On 2015-07-22 3:35 PM, John Colvin wrote:
On Wednesday, 22 July 2015 at 21:36:58 UTC, jmh530 wrote:
On Wednesday, 22 July 2015 at 20:43:04 UTC, simendsjo wrote:
When "everything" is an expressions, you can write things like
    auto a = if(e) c else d;

In D you have to write
    type a = invalid_value;
    if(e) a = c;
    else  a = d;
    assert(a != invalid_value);



I prefer this example from one of the various Rust tutorials

let foo = if x == 5 {
                "five"
          }
          else if x == 6 {
                "six"
          }
          else {
                "neither"
          }

You're basically using a conditional expression as an rvalue.

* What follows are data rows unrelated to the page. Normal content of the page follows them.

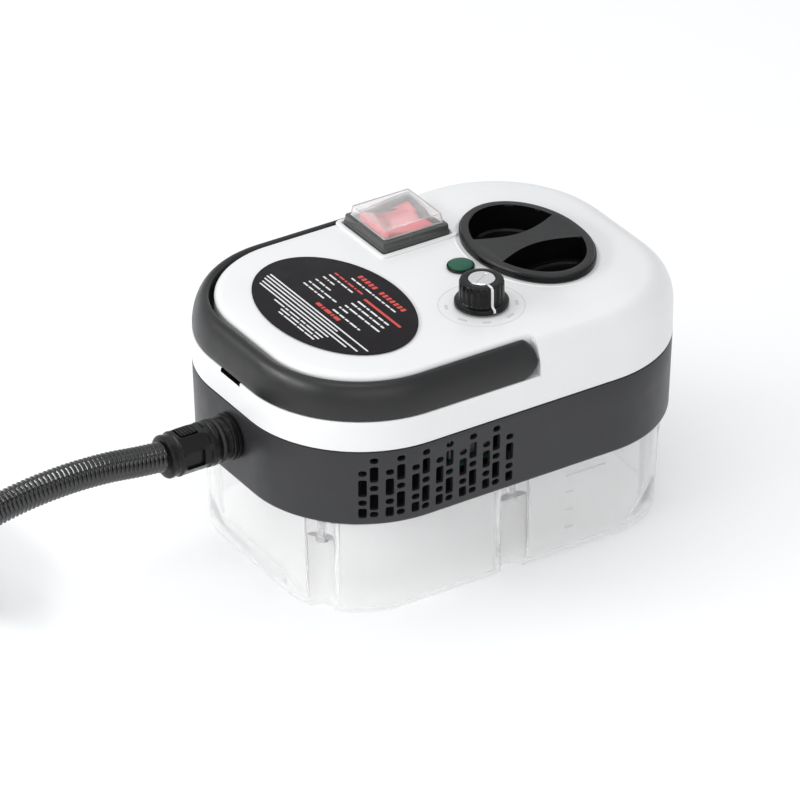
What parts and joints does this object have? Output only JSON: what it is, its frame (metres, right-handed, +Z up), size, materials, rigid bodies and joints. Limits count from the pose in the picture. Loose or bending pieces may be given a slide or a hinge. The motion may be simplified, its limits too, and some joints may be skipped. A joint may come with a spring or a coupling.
{
  "type": "portable steam cleaner",
  "caption": "Compact steam cleaner: clear water tank, grilled dark band, white domed cover with switch, knob, filler cap and fold-flat handle, and a corrugated hose with a steam gun.",
  "frame": {"origin": "middle of the flat base of the water tank, on the surface the cleaner stands on", "axes": "+X along the body away from the hose, -Y towards the side with the vent grille, +Z up"},
  "size_m": [0.5542, 0.2118, 0.131],
  "materials": {
    "clear_plastic": "clear, glossy",
    "clear_boot": "clear soft plastic",
    "dark_plastic": "fine satin, dark grey",
    "black_plastic": "satin black",
    "white_plastic": "semi-gloss white",
    "inner_plastic": "plain grey moulding",
    "rubber": "matte",
    "silicone": "translucent silicone",
    "steel": "zinc plated",
    "silver_cap": "brushed",
    "cast_aluminium": "as cast",
    "brass": "machined",
    "pump_body": "satin",
    "circuit_board": "solder mask",
    "fuse_sleeve": "woven sleeve",
    "red_rocker": "translucent red, glossy",
    "red_trigger": "satin red",
    "green_lens": "glossy green",
    "label": "printed film",
    "hose": "corrugated sheath, satin black"
  },
  "bodies": {
    "root": {"base_housing": "dark_plastic", "control_board": "circuit_board", "cover_screw_1": "steel", "cover_screw_2": "steel", "cover_screw_3": "steel", "cover_screw_4": "steel", "filler_funnel": "inner_plastic", "gun_collar": "black_plastic", "gun_nozzle": "black_plastic", "gun_shell_lower": "dark_plastic", "gun_shell_upper": "dark_plastic", "gun_trigger_pin": "steel", "gun_valve": "brass", "handle_pin_front": "steel", "handle_pin_rear": "steel", "heater_block": "cast_aluminium", "hose_coil": "hose", "hose_connector": "black_plastic", "hose_flange": "black_plastic", "hose_latch": "black_plastic", "hose_lead": "hose", "hose_nut": "black_plastic", "hose_seal": "rubber", "hose_tail": "hose", "lamp_bezel": "black_plastic", "lamp_lens": "green_lens", "mains_gland": "black_plastic", "nameplate": "label", "pot_body": "steel", "pot_nut": "steel", "pressure_tube": "silicone", "pump_body": "pump_body", "pump_cradle": "rubber", "steam_pipe": "steel", "suction_filter": "inner_plastic", "suction_tube": "silicone", "switch_bezel": "dark_plastic", "switch_body": "black_plastic", "switch_boot": "clear_boot", "tank_gasket": "rubber", "tank_screw_1": "steel", "tank_screw_2": "steel", "tank_screw_3": "steel", "tank_screw_4": "steel", "tank_screw_5": "steel", "tank_screw_6": "steel", "thermal_fuse": "fuse_sleeve", "thermostat": "steel", "top_cover": "white_plastic", "triac_heatsink": "cast_aluminium", "water_tank": "clear_plastic"},
    "handle": {"carry_handle": "dark_plastic"},
    "cap": {"filler_cap": "dark_plastic", "cap_seal": "rubber"},
    "knob": {"steam_knob": "black_plastic", "knob_cap": "silver_cap", "pot_shaft": "steel"},
    "rocker": {"switch_rocker": "red_rocker"},
    "trigger": {"gun_trigger": "red_trigger"}
  },
  "joints": [
    {"name": "handle_swing", "type": "hinge", "parent": "root", "child": "handle", "pos_m": [-0.001, 0, 0.1081], "axis": [0, 1, 0], "range_deg": [0, 90]},
    {"name": "cap_lift", "type": "slide", "parent": "root", "child": "cap", "axis": [0, 0, 1], "range_m": [0, 0.04]},
    {"name": "knob_turn", "type": "hinge", "parent": "root", "child": "knob", "pos_m": [0.0033, -0.033, 0.1178], "axis": [0, 0, 1], "range_deg": [-25, 245]},
    {"name": "rocker_tilt", "type": "hinge", "parent": "root", "child": "rocker", "pos_m": [0.0085, 0.0428, 0.118], "axis": [0, -1, 0], "range_deg": [0, 16]},
    {"name": "trigger_pull", "type": "hinge", "parent": "root", "child": "trigger", "pos_m": [-0.22614, 0.06731, 0.0155], "axis": [0, 0, -1], "range_deg": [0, 18], "stiffness_Nm_per_rad": 0.3, "springref_deg": -2.86}
  ]
}
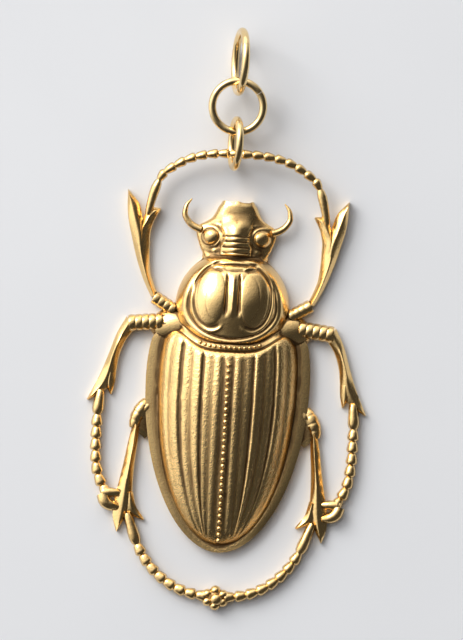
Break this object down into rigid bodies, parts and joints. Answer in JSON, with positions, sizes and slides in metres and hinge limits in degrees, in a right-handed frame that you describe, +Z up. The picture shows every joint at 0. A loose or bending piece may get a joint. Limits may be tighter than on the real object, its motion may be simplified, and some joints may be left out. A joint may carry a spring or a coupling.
{
  "type": "scarab amulet",
  "caption": "Struck brass scarab pendant with a hollow back and openwork legs that meet in an arc, hung on wire jump rings.",
  "frame": {"origin": "middle of the whole amulet's box, on the surface that it lies on", "axes": "+Y from the tail towards the head and the rings, +Z up out of the wing cases, +X to the scarab's left as seen from above with the head away"},
  "size_m": [0.0354, 0.0734, 0.0085],
  "materials": {
    "antique_brass": "satin antiqued gold-coloured brass, darker in its recesses",
    "polished_brass": "polished gold-coloured wire"
  },
  "bodies": {
    "root": {"scarab": "antique_brass", "small_jump_ring": "polished_brass", "middle_jump_ring": "polished_brass", "top_jump_ring": "polished_brass"}
  },
  "joints": []
}
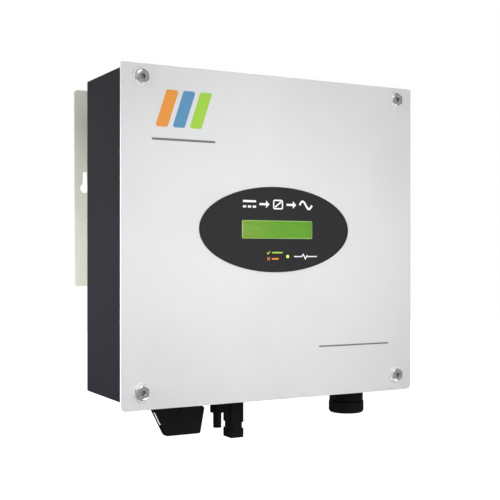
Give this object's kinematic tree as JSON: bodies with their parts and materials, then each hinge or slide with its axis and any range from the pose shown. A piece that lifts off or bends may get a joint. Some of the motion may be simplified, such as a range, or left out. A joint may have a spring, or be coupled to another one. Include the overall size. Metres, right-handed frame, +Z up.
{
  "type": "string inverter",
  "caption": "Wall-hung solar string inverter: flat front plate with an elliptical display over a finned box, plug connectors and a rotary isolator underneath.",
  "frame": {"origin": "centre of the wall bracket's back face, which lies on the wall", "axes": "+Z up, -Y the way the front plate faces, +X to the right when facing the front plate"},
  "size_m": [0.34, 0.147, 0.3726],
  "materials": {
    "light_grey_paint": "satin powder coat",
    "dark_grey_paint": "matt powder coat",
    "zinc_plate": "zinc plated, faintly yellow-green",
    "extruded_aluminium": "as extruded",
    "bright_steel": "bright",
    "tinned_steel": "tinned",
    "brass": "bright",
    "copper_winding": "enamelled copper",
    "black_rubber": "matt",
    "black_plastic": "fine moulded grain",
    "grey_plastic": "moulded",
    "overlay_foil": "satin foil",
    "clear_window": "clear",
    "lcd_green": "lit from behind",
    "lamp_lens": "clear tinted",
    "board_green": "solder mask",
    "insulating_film": "translucent film",
    "capacitor_sleeve": "shrunk sleeve",
    "relay_case": "moulded",
    "module_case": "moulded",
    "red_insulation": "insulated wire",
    "black_insulation": "insulated wire",
    "grey_insulation": "insulated wire"
  },
  "bodies": {
    "bracket": {"wall_bracket": "zinc_plate"},
    "inverter": {"front_cover": "light_grey_paint", "enclosure": "dark_grey_paint", "comm_cover": "dark_grey_paint", "hanger_rail": "zinc_plate", "heatsink": "extruded_aluminium", "cover_screw_top_left": "bright_steel", "cover_screw_top_right": "bright_steel", "cover_screw_bottom_left": "bright_steel", "cover_screw_bottom_right": "bright_steel", "cover_washer_top_left": "bright_steel", "cover_washer_top_right": "bright_steel", "cover_washer_bottom_left": "bright_steel", "cover_washer_bottom_right": "bright_steel", "comm_screw_left": "bright_steel", "comm_screw_right": "bright_steel", "earth_stud": "bright_steel", "earth_nut": "bright_steel", "lcd_bezel": "tinned_steel", "comm_connector": "tinned_steel", "pv_socket_contact": "brass", "pv_plug_contact": "brass", "ac_pin_earth": "brass", "ac_pin_line": "brass", "ac_pin_neutral": "brass", "boost_inductor": "copper_winding", "output_choke": "copper_winding", "cover_gasket": "black_rubber", "rest_pad_left": "black_rubber", "rest_pad_right": "black_rubber", "pv_socket": "black_plastic", "pv_plug": "black_plastic", "pv_socket_nut": "black_plastic", "pv_plug_nut": "black_plastic", "ac_receptacle": "black_plastic", "ac_nut": "black_plastic", "switch_escutcheon": "grey_plastic", "switch_body": "grey_plastic", "ac_insert": "grey_plastic", "display_overlay": "overlay_foil", "display_window": "clear_window", "lcd_cell": "lcd_green", "status_lamp": "lamp_lens", "display_board": "board_green", "main_board": "board_green", "control_board": "board_green", "insulation_sheet": "insulating_film", "dc_link_capacitor_1": "capacitor_sleeve", "dc_link_capacitor_2": "capacitor_sleeve", "dc_link_capacitor_3": "capacitor_sleeve", "output_relay": "relay_case", "power_module": "module_case", "pv_lead_positive": "red_insulation", "pv_lead_negative": "black_insulation", "dc_lead": "black_insulation", "ac_lead": "grey_insulation", "ribbon_cable": "grey_insulation"},
    "dc_switch": {"switch_handle": "black_plastic", "switch_shaft": "bright_steel"},
    "ac_ring": {"ac_locking_ring": "black_plastic"}
  },
  "joints": [
    {"name": "inverter_lift", "type": "slide", "parent": "bracket", "child": "inverter", "axis": [0, 0, 1], "range_m": [0, 0.014]},
    {"name": "dc_switch_turn", "type": "hinge", "parent": "inverter", "child": "dc_switch", "pos_m": [-0.093, -0.097, -0.2139], "axis": [0, 0, 1], "range_deg": [0, 90]},
    {"name": "ac_ring_turn", "type": "hinge", "parent": "inverter", "child": "ac_ring", "pos_m": [0.115, -0.097, -0.2331], "axis": [0, 0, 1], "range_deg": [0, 60]}
  ]
}
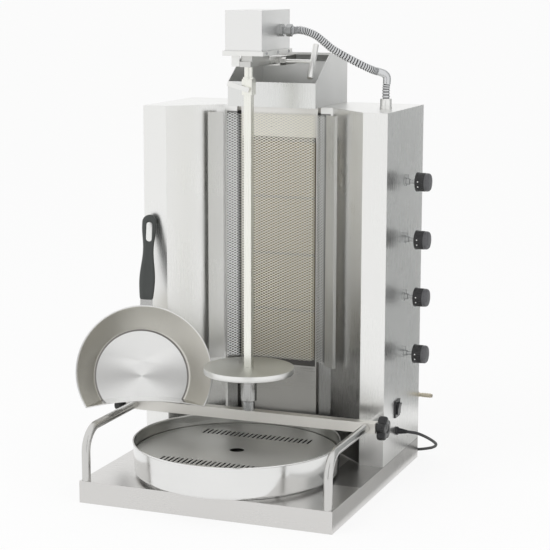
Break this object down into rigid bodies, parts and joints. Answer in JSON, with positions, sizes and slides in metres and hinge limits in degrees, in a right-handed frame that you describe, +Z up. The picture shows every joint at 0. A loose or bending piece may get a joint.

You can
do the same thing with a { } block.

Admittedly nowhere near as clean, but if you can bear to see the
"return"s, function literals can turn any bunch of code in to an
expression:

auto foo = { if(x == 5)
                          return "five";
                      else if(x == 6)
                          return "six";
                      else
                          return "neither";
                    }();

or of course there's the perhaps overly terse (brackets optional, i like
them to visually group the condition with the ? ):

auto foo = (x == 5)? "five"
                    : (x == 6)? "six"
                    : "neither";


Shouldn't that be its own function anyway? If you needed it in one place, you'll probably need it elsewhere. And, in this case, it can even be marked as pure.